ASIC’s revised policy provides useful clarification as to its approach to joint bids effected by schemes, as is the case with the ‘rival bid condition’ under the existing policy in Regulatory Guide 159 (that joint bidders must accept a higher rival bid or otherwise match it). However we see ASIC’s condition that where a higher rival scheme is proposed the joint bidders must not vote against such scheme as being potentially very unattractive to potential joint bidders. This will particularly be the case if a joint bidder has been a significant long term or strategic holder of the target’s securities. In that case the holder may prefer to maintain its interest rather than have its shares acquired under a rival scheme.
One minor concession ASIC has made is that where one joint bidder has a holding of less than 3% and where ASIC is not concerned that a rival bidder may still be deterred by the joint bid arrangements, then ASIC may not impose a ‘rival bid condition’. In this situation, ASIC would nonetheless impose an obligation on the joint bidders to consult with ASIC in a timely manner if a bona-fide third-party proposal arises, as well as requiring that target shareholders be provided with all material information and sufficient time to consider same.

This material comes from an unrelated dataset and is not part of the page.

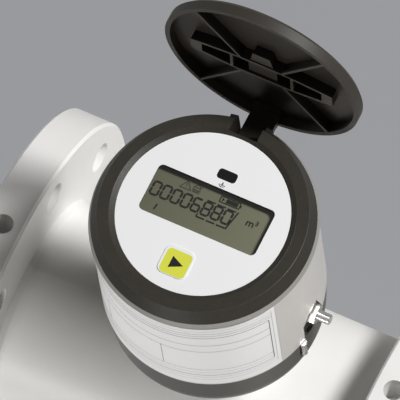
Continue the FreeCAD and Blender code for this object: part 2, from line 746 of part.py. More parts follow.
def make_ring():
    """Bezel ring with the fork that carries the lid's arm."""
    piece = Piece("bezel_ring").place(x="head_offset", z=RING_Z)
    inner = f"{SKIRT_R} - skirt_wall"
    piece.turn(outline(piece.sketch("XZ_Plane"), [
        ("ring_bore", "ring_height - label_drop"), ("ring_bore + ring_bevel", "ring_height"),
        ("ring_flat_radius", "ring_height"), ("ring_foot_radius", "0"), (SKIRT_R, "0"), (SKIRT_R, "-skirt_depth"),
        (inner, "-skirt_depth"), (inner, "ledge_height"), ("ring_bore", "ledge_height")]), "V_Axis")
    pin = f"({PIN_Z} - {RING_Z})"
    front = "hinge_back - fork_front"
    block = piece.sketch("XY_Plane", lift=f"{pin} - fork_below")
    half = "fork_width / 2"
    outline(block, [(f"-{half}", front), (half, front), (half, "fork_out_radius + 3"), (f"-{half}", "fork_out_radius + 3")])
    piece.pad(block, f"fork_below - {pin} + ledge_height")
    trim = piece.sketch("XZ_Plane")
    outline(trim, [("fork_out_radius", f"{pin} - fork_below - 1"), ("fork_out_radius + 10", f"{pin} - fork_below - 1"),
                   ("fork_out_radius + 10", "ring_height"), ("fork_out_radius", "ring_height")])
    piece.groove(trim, "V_Axis")
    slot = "fork_slot / 2"
    low = piece.sketch("XY_Plane", lift=f"{pin} - fork_below + fork_floor")
    outline(low, [(f"-{slot}", f"{front} + fork_wall"), (slot, f"{front} + fork_wall"), (slot, "fork_out_radius + 5"),
                  (f"-{slot}", "fork_out_radius + 5")])
    piece.cut(low, "fork_below - fork_floor + barrel_radius * 2.5", Reversed=True)
    high = piece.sketch("XY_Plane", lift=pin)
    outline(high, [(f"-{slot}", "notch_front"), (slot, "notch_front"), (slot, "fork_out_radius + 5"),
                   (f"-{slot}", "fork_out_radius + 5")])
    piece.cut(high, Reversed=True)
    piece.cut(circle(piece.sketch("YZ_Plane"), "pin_radius", "hinge_back", pin), SideType="Symmetric")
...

Now that ASIC has now moved to establish formal scheme specific conditions for the grant of relief, the question remains whether ASIC will continue to be prepared to modify subsection 609(7) of the Act to increase the three month disposal restriction to four months (to align with the timeframe that may be required to implement a scheme) for joint bids that proceed by the alternative path of target shareholder approval under item 7 of section 611 of the Act. Recent schemes suggest that even a period of four months may be insufficient where the scheme is subject to a regulatory condition such as ACCC approval.
New guidance on joint bid policy on schemes and rights issue sub-underwriting are likely to be the topic of submissions in response to ASIC's Consultation Paper.
ASIC has called for submissions by 22 February 2013 and the updated Regulatory Guides are expected to be released in May 2013.